* Provided data *

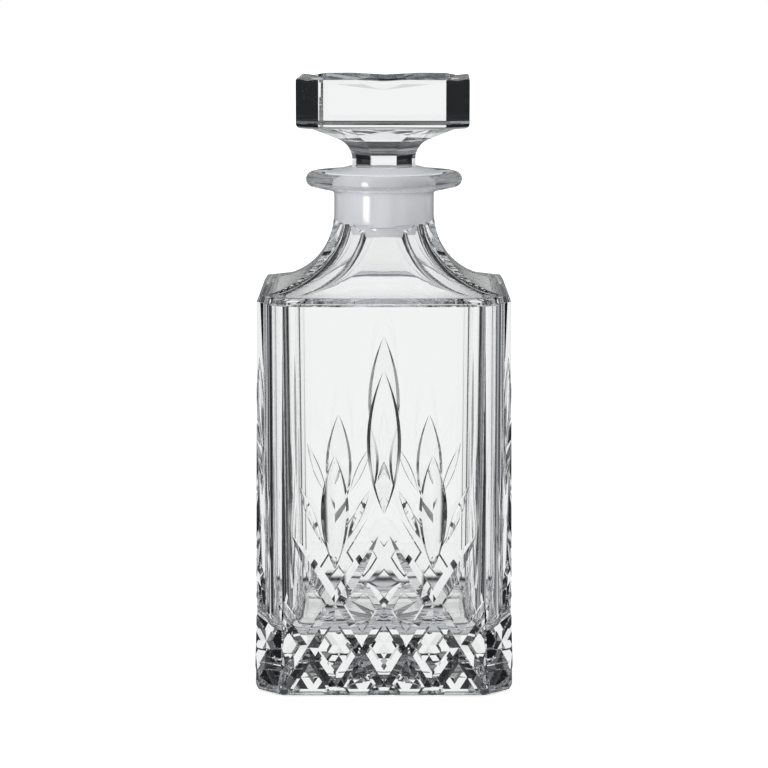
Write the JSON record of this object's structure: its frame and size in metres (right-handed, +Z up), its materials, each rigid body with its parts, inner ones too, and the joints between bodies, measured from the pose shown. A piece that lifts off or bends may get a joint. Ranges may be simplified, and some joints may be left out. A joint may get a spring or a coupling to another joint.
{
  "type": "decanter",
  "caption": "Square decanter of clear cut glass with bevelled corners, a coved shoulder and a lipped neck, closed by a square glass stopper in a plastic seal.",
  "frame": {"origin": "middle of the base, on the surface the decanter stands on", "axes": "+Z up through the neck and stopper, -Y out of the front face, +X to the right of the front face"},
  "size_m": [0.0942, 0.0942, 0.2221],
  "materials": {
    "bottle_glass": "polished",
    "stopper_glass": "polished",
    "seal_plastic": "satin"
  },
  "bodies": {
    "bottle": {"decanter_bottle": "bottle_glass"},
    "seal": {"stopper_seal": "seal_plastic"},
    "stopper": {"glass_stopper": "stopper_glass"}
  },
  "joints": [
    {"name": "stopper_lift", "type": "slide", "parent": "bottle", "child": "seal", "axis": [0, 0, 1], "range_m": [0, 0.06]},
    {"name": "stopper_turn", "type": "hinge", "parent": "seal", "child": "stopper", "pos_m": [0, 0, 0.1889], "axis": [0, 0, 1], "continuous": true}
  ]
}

...

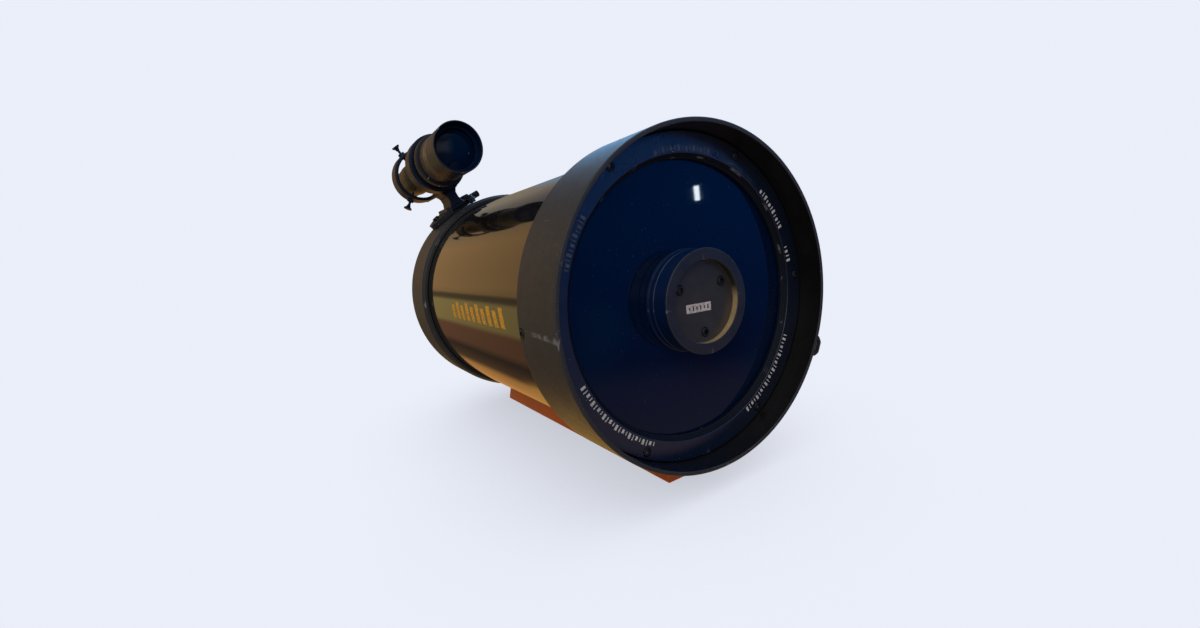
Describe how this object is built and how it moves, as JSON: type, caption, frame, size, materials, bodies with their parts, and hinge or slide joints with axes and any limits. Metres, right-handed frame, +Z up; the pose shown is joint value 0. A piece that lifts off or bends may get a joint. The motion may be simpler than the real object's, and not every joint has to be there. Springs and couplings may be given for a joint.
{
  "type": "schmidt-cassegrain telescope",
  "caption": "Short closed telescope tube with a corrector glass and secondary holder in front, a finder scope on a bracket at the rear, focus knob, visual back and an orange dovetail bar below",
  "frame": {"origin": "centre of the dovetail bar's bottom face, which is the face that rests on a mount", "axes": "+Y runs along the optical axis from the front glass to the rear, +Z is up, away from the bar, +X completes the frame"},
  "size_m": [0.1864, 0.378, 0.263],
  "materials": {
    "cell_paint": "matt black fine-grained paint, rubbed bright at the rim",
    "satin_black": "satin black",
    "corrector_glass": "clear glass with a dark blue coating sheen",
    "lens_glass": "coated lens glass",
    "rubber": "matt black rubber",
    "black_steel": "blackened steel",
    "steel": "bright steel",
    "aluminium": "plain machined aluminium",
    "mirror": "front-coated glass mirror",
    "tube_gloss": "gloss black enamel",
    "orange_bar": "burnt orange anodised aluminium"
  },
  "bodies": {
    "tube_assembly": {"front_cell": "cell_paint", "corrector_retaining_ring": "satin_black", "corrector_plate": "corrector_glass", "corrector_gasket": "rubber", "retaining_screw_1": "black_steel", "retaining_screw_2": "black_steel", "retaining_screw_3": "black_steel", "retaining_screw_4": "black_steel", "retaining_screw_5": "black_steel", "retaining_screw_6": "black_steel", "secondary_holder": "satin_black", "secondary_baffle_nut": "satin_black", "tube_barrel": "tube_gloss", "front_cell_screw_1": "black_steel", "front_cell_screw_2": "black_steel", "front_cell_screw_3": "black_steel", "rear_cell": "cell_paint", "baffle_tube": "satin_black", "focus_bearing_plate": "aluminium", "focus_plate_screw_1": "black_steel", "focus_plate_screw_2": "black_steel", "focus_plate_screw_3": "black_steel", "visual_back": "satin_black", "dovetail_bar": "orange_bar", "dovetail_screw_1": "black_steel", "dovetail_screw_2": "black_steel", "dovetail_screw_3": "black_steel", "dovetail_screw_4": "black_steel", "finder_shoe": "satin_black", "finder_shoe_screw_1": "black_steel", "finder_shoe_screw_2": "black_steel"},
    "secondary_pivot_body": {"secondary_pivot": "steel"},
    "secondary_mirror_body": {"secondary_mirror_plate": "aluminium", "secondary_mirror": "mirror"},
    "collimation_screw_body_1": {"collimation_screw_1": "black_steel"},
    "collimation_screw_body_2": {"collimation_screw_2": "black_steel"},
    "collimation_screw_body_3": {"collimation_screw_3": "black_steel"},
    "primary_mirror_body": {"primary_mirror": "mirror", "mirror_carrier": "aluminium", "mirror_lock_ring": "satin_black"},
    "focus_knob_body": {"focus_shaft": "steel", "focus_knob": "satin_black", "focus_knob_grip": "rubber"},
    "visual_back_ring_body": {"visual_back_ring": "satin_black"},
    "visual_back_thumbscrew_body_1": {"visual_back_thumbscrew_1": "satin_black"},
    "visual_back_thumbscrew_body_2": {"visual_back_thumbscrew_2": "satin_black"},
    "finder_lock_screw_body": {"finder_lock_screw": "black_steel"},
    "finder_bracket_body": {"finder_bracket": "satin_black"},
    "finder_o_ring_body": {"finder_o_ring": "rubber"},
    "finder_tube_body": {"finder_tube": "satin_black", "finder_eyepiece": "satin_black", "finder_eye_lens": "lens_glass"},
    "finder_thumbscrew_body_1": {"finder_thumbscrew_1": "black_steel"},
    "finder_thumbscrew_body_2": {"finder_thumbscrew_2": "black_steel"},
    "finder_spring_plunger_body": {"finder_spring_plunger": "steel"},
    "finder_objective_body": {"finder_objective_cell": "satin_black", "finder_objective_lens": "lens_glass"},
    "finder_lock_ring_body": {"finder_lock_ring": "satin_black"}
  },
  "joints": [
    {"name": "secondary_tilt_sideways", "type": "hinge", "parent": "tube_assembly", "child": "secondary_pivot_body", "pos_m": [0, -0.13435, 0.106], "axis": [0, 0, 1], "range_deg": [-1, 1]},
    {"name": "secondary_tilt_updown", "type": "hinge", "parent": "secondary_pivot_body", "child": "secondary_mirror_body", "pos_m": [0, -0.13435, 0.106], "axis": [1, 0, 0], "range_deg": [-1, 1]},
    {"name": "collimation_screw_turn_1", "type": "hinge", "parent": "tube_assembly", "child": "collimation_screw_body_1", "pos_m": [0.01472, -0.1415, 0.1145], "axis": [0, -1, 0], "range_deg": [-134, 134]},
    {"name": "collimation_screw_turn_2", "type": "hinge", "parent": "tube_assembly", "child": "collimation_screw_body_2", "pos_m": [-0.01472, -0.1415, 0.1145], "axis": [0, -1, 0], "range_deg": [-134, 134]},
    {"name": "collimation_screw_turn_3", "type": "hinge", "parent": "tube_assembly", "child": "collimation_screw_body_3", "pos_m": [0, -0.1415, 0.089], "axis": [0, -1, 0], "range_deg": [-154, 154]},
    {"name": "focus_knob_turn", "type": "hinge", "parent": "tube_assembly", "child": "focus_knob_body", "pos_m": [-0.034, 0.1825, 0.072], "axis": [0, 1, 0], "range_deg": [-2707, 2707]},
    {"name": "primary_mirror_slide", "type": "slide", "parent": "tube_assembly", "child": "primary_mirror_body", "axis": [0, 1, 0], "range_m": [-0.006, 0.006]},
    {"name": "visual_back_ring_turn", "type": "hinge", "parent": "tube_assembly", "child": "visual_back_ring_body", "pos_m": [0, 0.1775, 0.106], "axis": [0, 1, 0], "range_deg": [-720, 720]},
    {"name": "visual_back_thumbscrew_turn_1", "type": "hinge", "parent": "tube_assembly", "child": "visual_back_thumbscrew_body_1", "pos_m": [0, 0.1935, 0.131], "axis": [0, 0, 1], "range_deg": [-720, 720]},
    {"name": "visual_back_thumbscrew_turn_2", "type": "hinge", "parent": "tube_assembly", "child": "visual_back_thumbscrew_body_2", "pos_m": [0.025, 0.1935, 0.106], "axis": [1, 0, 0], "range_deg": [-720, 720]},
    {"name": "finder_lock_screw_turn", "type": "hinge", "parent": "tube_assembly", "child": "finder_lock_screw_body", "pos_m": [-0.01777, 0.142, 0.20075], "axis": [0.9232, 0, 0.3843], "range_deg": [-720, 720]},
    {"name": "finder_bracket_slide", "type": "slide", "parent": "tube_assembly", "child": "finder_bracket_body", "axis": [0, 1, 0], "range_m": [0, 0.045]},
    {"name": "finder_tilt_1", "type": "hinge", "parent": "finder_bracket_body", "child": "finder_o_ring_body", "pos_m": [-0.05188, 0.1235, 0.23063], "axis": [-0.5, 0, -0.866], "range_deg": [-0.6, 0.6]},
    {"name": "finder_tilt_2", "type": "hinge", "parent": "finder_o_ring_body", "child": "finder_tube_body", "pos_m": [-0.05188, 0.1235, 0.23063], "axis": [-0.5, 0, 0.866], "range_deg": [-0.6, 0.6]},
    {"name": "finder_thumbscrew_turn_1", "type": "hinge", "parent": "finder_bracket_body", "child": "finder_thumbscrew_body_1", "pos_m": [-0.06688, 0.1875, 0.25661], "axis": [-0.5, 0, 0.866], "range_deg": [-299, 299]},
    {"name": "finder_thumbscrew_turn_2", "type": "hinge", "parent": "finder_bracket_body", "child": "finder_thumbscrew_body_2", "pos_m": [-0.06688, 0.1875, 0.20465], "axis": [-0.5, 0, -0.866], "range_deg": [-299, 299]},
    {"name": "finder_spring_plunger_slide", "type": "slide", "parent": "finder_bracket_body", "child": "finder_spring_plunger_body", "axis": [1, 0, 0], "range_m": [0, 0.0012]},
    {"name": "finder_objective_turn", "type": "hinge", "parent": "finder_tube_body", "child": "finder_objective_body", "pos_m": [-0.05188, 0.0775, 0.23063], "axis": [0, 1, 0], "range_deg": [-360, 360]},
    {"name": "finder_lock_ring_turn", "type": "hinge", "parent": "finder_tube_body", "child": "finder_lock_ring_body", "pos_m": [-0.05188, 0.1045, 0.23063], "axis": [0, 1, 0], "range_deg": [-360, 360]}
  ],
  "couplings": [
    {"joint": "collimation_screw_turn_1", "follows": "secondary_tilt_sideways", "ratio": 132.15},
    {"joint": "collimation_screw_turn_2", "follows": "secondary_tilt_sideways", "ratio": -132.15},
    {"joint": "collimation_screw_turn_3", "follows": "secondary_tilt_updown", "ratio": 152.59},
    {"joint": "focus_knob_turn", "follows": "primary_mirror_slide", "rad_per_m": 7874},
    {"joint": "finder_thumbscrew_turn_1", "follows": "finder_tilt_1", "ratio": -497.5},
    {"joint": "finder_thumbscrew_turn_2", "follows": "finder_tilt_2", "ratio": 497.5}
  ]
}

* Stated exercise *
How many lines of the data contain the word "materials"? Answer with the number alone.

* Solution to the exercise *
4